### DESCRIPTION OF THE TASK
Extract, word for word, every line from the one containing "lower_housing();" through the one containing "bpy.data.objects.remove(obj)", with both end lines kept.

### EXTRACTED INFORMATION
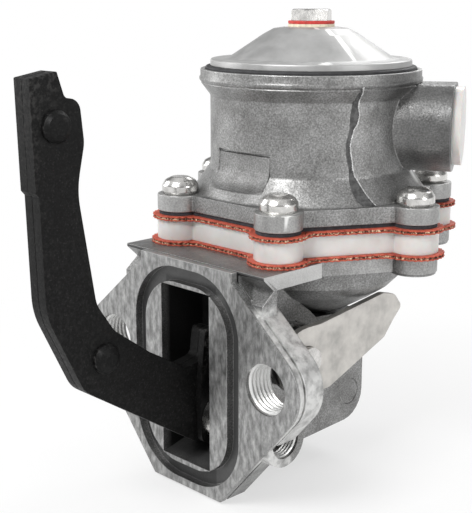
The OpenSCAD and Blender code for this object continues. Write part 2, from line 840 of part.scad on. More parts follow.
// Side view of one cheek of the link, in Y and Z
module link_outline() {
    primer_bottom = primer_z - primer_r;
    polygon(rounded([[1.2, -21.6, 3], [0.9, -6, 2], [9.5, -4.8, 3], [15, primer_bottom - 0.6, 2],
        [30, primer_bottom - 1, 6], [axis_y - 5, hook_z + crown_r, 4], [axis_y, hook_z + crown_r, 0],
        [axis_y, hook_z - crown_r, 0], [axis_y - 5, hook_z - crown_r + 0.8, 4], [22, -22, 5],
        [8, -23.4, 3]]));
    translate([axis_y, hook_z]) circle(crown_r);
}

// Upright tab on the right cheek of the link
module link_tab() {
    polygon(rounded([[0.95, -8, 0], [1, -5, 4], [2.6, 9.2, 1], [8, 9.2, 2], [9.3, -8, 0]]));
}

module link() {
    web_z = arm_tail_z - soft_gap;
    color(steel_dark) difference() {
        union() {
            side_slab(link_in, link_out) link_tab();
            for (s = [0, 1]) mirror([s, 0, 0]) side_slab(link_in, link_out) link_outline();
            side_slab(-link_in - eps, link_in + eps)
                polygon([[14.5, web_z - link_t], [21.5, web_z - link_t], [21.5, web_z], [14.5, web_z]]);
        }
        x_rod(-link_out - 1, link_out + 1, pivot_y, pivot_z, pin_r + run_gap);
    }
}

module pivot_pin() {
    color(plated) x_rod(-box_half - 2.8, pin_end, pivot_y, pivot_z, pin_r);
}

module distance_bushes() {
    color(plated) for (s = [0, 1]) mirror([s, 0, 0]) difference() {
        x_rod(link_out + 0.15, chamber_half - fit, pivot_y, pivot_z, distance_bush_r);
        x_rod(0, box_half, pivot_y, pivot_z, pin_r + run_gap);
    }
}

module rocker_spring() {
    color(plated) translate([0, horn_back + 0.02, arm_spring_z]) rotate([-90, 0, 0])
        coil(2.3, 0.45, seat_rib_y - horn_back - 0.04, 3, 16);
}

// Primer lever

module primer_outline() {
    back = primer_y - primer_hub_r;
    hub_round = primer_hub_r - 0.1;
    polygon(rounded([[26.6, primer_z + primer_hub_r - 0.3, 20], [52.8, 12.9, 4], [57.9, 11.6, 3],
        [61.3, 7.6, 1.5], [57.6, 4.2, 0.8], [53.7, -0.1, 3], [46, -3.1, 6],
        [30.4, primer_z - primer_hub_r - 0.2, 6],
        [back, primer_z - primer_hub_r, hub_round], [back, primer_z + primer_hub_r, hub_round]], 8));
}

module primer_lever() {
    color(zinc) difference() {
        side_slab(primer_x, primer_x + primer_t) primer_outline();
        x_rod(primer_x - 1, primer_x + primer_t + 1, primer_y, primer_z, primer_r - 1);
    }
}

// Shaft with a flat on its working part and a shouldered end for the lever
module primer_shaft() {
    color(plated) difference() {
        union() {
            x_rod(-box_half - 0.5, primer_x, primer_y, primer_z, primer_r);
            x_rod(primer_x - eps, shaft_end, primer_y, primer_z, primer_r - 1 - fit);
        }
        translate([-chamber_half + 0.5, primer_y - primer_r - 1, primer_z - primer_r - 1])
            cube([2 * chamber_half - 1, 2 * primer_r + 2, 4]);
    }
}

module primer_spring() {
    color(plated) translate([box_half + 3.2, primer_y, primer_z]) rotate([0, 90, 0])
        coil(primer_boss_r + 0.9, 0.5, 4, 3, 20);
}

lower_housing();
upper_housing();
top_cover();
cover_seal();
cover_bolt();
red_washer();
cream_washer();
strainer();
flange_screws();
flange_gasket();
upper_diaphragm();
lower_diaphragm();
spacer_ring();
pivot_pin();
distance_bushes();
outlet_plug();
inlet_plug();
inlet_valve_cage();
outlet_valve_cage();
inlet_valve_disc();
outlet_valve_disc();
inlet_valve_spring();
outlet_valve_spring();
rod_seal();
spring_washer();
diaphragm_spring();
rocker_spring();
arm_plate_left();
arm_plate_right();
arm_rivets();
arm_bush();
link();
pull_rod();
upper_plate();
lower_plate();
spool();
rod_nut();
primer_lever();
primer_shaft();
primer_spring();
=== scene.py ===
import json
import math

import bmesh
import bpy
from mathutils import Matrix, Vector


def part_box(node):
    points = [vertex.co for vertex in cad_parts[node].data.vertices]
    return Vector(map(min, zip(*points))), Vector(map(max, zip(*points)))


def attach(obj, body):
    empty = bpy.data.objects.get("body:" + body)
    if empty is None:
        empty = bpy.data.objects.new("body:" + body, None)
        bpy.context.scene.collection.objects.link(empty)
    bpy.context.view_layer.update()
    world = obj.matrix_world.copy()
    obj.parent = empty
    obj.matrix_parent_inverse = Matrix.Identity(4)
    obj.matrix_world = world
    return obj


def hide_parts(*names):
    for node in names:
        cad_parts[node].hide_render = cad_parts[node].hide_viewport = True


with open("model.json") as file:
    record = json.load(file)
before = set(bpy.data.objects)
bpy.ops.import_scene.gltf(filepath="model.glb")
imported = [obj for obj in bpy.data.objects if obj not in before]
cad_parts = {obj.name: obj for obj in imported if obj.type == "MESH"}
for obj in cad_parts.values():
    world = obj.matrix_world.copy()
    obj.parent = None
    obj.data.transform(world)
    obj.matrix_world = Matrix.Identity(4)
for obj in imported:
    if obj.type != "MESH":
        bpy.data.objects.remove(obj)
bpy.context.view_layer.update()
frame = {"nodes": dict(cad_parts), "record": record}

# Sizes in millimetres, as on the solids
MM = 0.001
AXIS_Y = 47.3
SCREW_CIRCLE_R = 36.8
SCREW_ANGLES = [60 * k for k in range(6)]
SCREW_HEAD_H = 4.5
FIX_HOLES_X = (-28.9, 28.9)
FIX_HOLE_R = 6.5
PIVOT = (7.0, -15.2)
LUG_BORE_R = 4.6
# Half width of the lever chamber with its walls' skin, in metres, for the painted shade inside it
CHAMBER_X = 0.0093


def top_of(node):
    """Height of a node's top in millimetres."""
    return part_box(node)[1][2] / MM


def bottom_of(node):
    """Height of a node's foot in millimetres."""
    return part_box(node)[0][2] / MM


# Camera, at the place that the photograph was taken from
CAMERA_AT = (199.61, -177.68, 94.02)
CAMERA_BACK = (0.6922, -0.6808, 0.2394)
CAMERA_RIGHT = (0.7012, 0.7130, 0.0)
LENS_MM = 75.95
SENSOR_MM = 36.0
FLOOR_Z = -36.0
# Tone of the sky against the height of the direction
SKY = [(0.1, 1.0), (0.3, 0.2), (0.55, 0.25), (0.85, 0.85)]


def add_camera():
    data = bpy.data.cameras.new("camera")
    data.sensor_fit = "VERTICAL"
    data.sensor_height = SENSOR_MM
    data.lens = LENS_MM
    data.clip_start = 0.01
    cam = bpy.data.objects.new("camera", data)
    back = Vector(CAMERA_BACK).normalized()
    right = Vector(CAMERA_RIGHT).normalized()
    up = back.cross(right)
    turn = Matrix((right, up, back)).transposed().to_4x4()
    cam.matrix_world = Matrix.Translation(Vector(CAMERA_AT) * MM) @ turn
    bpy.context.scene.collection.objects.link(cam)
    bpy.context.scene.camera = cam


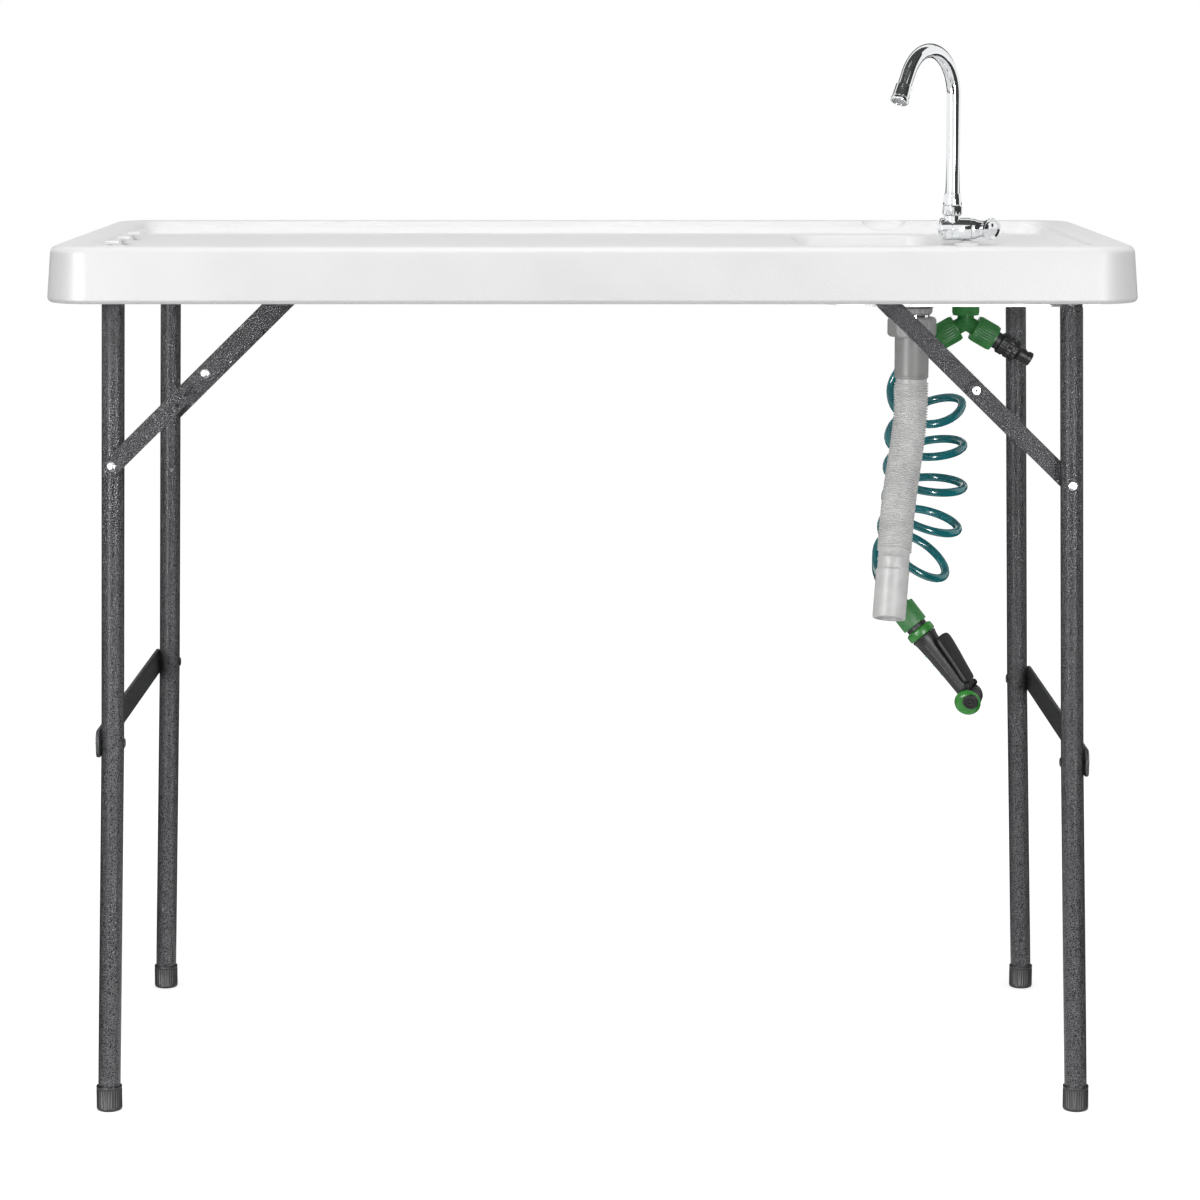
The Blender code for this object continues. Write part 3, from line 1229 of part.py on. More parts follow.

### RESULT OF THIS TASK
lower_housing();
upper_housing();
top_cover();
cover_seal();
cover_bolt();
red_washer();
cream_washer();
strainer();
flange_screws();
flange_gasket();
upper_diaphragm();
lower_diaphragm();
spacer_ring();
pivot_pin();
distance_bushes();
outlet_plug();
inlet_plug();
inlet_valve_cage();
outlet_valve_cage();
inlet_valve_disc();
outlet_valve_disc();
inlet_valve_spring();
outlet_valve_spring();
rod_seal();
spring_washer();
diaphragm_spring();
rocker_spring();
arm_plate_left();
arm_plate_right();
arm_rivets();
arm_bush();
link();
pull_rod();
upper_plate();
lower_plate();
spool();
rod_nut();
primer_lever();
primer_shaft();
primer_spring();
=== scene.py ===
import json
import math

import bmesh
import bpy
from mathutils import Matrix, Vector


def part_box(node):
    points = [vertex.co for vertex in cad_parts[node].data.vertices]
    return Vector(map(min, zip(*points))), Vector(map(max, zip(*points)))


def attach(obj, body):
    empty = bpy.data.objects.get("body:" + body)
    if empty is None:
        empty = bpy.data.objects.new("body:" + body, None)
        bpy.context.scene.collection.objects.link(empty)
    bpy.context.view_layer.update()
    world = obj.matrix_world.copy()
    obj.parent = empty
    obj.matrix_parent_inverse = Matrix.Identity(4)
    obj.matrix_world = world
    return obj


def hide_parts(*names):
    for node in names:
        cad_parts[node].hide_render = cad_parts[node].hide_viewport = True


with open("model.json") as file:
    record = json.load(file)
before = set(bpy.data.objects)
bpy.ops.import_scene.gltf(filepath="model.glb")
imported = [obj for obj in bpy.data.objects if obj not in before]
cad_parts = {obj.name: obj for obj in imported if obj.type == "MESH"}
for obj in cad_parts.values():
    world = obj.matrix_world.copy()
    obj.parent = None
    obj.data.transform(world)
    obj.matrix_world = Matrix.Identity(4)
for obj in imported:
    if obj.type != "MESH":
        bpy.data.objects.remove(obj)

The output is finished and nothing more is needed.